理由を聞けば、いい意味で真面目な奴、悪い意味でつまらない奴などの印象だろう。
だが、今断った理由は全て本当の理由ではなかった。
確かに多忙な時間の中相手にするほどの時間が無いと思っているが、それ以上の問題が彼にその選択をさせていた。
その謎の現象は、決まって自分の近くに女性が来た時に起こり、最近になって更に酷くなっていった。
どのようなことが実際に現象として起こっているかと言うと、体のある一部が何かに締め付けられる様な痛みに襲われるのである。
男の生徒には特にはないが、女生徒に近づかれたり、すれ違い時に肩がぶつかったりすると、ぶつかってもいないのに謎の痛みが襲ってくる。

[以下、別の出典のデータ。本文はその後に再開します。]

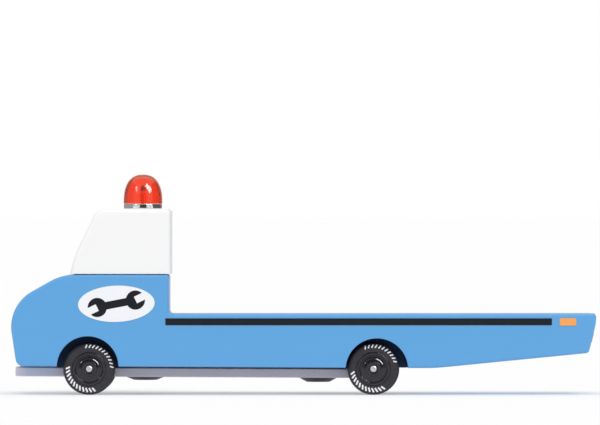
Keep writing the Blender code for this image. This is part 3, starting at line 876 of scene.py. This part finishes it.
def makeWorld():
    # White all round, and a little brighter overhead.
    look = studioLook
    world = bpy.data.worlds.new("studio")
    world.use_nodes = True
    bpy.context.scene.world = world
    tree = world.node_tree
    coords = tree.nodes.new("ShaderNodeTexCoord")
    split = tree.nodes.new("ShaderNodeSeparateXYZ")
    rise = tree.nodes.new("ShaderNodeMapRange")
    rise.interpolation_type = "SMOOTHSTEP"
    fromHeight, toHeight = look["rise"]
    for socket, value in (("From Min", fromHeight), ("From Max", toHeight), ("To Min", look["horizon"]),
                          ("To Max", look["overhead"])):
        rise.inputs[socket].default_value = value
    tree.links.new(coords.outputs["Generated"], split.inputs["Vector"])
    tree.links.new(split.outputs["Z"], rise.inputs["Value"])
    # The camera sees plain white, and so does whatever shows through the lens.
    path = tree.nodes.new("ShaderNodeLightPath")
    straight = tree.nodes.new("ShaderNodeMath")
    straight.operation = "MAXIMUM"
    tree.links.new(path.outputs["Is Camera Ray"], straight.inputs[0])
    tree.links.new(path.outputs["Is Transmission Ray"], straight.inputs[1])
    shown = tree.nodes.new("ShaderNodeMix")
    shown.inputs["B"].default_value = 1
    tree.links.new(straight.outputs["Value"], shown.inputs["Factor"])
    tree.links.new(rise.outputs["Result"], shown.inputs["A"])
    tree.links.new(shown.outputs["Result"], tree.nodes["Background"].inputs["Color"])


def makeCamera():
    look = studioLook
    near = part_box("body")[0].y
    data = bpy.data.cameras.new("camera")
    data.sensor_width = 36
    data.lens = data.sensor_width * look["cameraDistance"] / look["fieldWidth"]
    data.clip_end = 100
    camera = bpy.data.objects.new("camera", data)
    camera.location = (look["aim"][0], near - look["cameraDistance"], look["aim"][1])
    camera.rotation_euler = (math.pi / 2, 0, 0)
    bpy.context.scene.collection.objects.link(camera)
    bpy.context.scene.camera = camera


makeBody()
print("body made")
makeCab()
print("cab made")
makeLabels()
print("labels made")
makeChassis()
print("chassis made")
makeWheels()
print("wheels made")
makeBeacon()
print("beacon made")
makeStage()
makeLights()
makeWorld()
makeCamera()
bpy.context.scene.view_settings.view_transform = "Standard"
print("studio made")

自分で調べて見たりするも、原因は分からず、このままこの痛みが続くようなら、何かしらの病気だったりするかもしれないので、病院に行こうと思っているが、痛む場所が場所なだけ今でも病院に行くか迷っている。
だが彼は、何故かそんなことでは解決しないと思ってしまう。
この原因不明の痛みをどうにかしなければ、彼に彼女などは到底作れはしないだろう。
……………………
…………
……
「……ダメだ。全然分からん。」
学校から帰宅し、自室のパソコンで調べていた。
調べてみて分かったことは、この特定の条件で発生する痛みは、どの病気の症状にも類似せず、もはやこれは呪いの類ではないかと思ってしまう。
もしこのまま、痛みが治らずいたら、俺はもしかしたらこのまま誰にも付き合えず、誰とも結婚できず、このまま歳を重ね、一人寂しく死んでいくとでも言うのか。
それは駄目だ。
俺にはささやかな夢がる。
いい大学へ行き、一流企業へ就職し、心から好きな相手と共に過ごし、最後は家族に看取られ死んでいく、という夢がある。

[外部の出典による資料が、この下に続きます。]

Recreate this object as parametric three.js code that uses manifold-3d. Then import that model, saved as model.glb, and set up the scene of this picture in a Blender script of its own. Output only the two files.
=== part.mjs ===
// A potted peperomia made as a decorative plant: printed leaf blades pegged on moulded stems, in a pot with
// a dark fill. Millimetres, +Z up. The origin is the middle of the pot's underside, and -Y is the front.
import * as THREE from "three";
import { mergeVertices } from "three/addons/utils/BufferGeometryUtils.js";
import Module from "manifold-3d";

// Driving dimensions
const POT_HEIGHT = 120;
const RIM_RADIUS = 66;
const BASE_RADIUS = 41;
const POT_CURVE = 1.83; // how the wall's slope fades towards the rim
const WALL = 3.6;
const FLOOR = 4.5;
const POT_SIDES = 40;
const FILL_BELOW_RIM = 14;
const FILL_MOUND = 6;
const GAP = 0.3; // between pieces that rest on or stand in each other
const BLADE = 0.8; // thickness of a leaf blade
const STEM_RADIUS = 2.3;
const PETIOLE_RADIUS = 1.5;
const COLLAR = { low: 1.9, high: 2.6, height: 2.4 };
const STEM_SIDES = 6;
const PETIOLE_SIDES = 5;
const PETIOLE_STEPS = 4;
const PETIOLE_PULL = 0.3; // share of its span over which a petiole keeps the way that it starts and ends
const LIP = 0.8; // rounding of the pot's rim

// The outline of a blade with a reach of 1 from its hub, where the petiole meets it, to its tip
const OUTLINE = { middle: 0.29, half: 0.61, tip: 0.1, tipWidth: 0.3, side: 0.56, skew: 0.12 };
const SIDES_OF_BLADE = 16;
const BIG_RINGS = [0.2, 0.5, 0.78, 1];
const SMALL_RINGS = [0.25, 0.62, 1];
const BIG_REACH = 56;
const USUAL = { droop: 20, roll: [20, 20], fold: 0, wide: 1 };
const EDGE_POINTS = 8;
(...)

そのため毎日必死に勉学に励み、学校ではまだ一日も遅刻や早退などで学校を休んでいない。
学校の教師たちからの印象も高評価で、このままいけば志望の大学への推薦書も書いて貰えると聞いた。
この原因が解決されなければ、俺の今までの努力も無駄に終わってしまうだろう。
……だが、今悩んだところで俺にはどうすることも出来ないし、明日は学校は休みだから、余り行きたくはないが病院にでもこの機会に行くとしよう。
「……飲み物でも買いにコンビニでも行くか。」
そう言うと自室を出て、玄関に向かい、途中で母親からついでに菓子類を買って来てくれと頼まれ、玄関を出てコンビニへ向かった。
買い物を終え、買い物袋を手に持った家への帰り道、男は奇妙な物を見つけた。
見つけた場所は、家から来た道の歩道の隅にポツンと置いてあった。
何かに引き寄せられるように物へ近づき、その物を拾い上げる。
その物とは、両手に収まるほどの小さな箱だった。